Justice K. Babu acknowledged that the material placed before it shows that the headmistress was genuinely interested in the welfare of the students.

It said: “There are materials to show that when the victim and his sister regularly absented from the school, it was the appellant who brought them back.

Based on all this, the court asserted that the necessary mens rea of the headmistress to commit the alleged offences is ‘doubtful’.

It held: “At the most, it could be seen that the appellant being a school teacher having disciplinary control over the victim exceeded in the corporal punishment on the victim. Therefore, I am of the view that there is no prima facie material to attract the offences under the SC/ST (PoA) Act.”

The court similarly found that the intention of the headmistress to commit an offence under the JJ Act is doubtful based on the material placed before the court.

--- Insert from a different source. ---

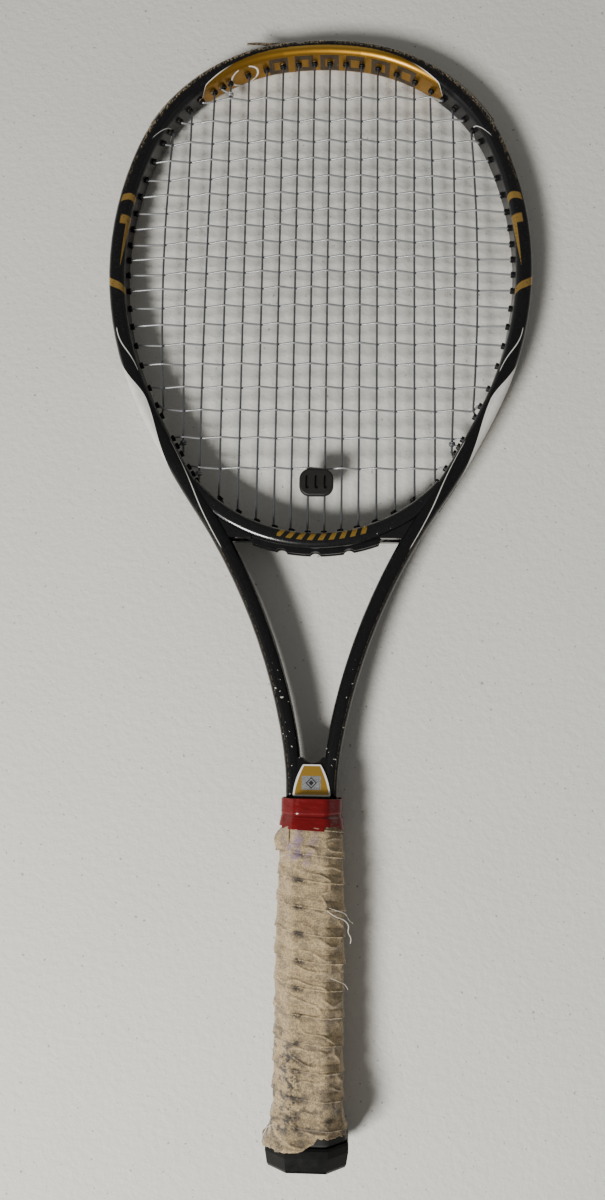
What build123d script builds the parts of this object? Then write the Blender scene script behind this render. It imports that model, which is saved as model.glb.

It referred to Gurbaksh Singh Sibbia & Ors versus State of Punjab (1980) and Sushila Aggarwal versus State (NCT of Delhi) (2020) and held that while considering the anticipatory bail application, the court must consider the nature of the offence, the role of the person, the likelihood of him influencing the course of the investigation, or tampering with evidence, and the likelihood of fleeing justice, etc.

Based on the precedents, the court found that the prosecution had not argued that the headmistress would abscond. Nor was it their case that there was any material to show that she would influence the course of an investigation or tamper with the evidence.

Considering all this, the court granted anticipatory bail to the headmistress provided that she would fully cooperate with the investigation.

In this case, the Kerala State Commission of Human Rights had taken a suo moto cognisance of the incident.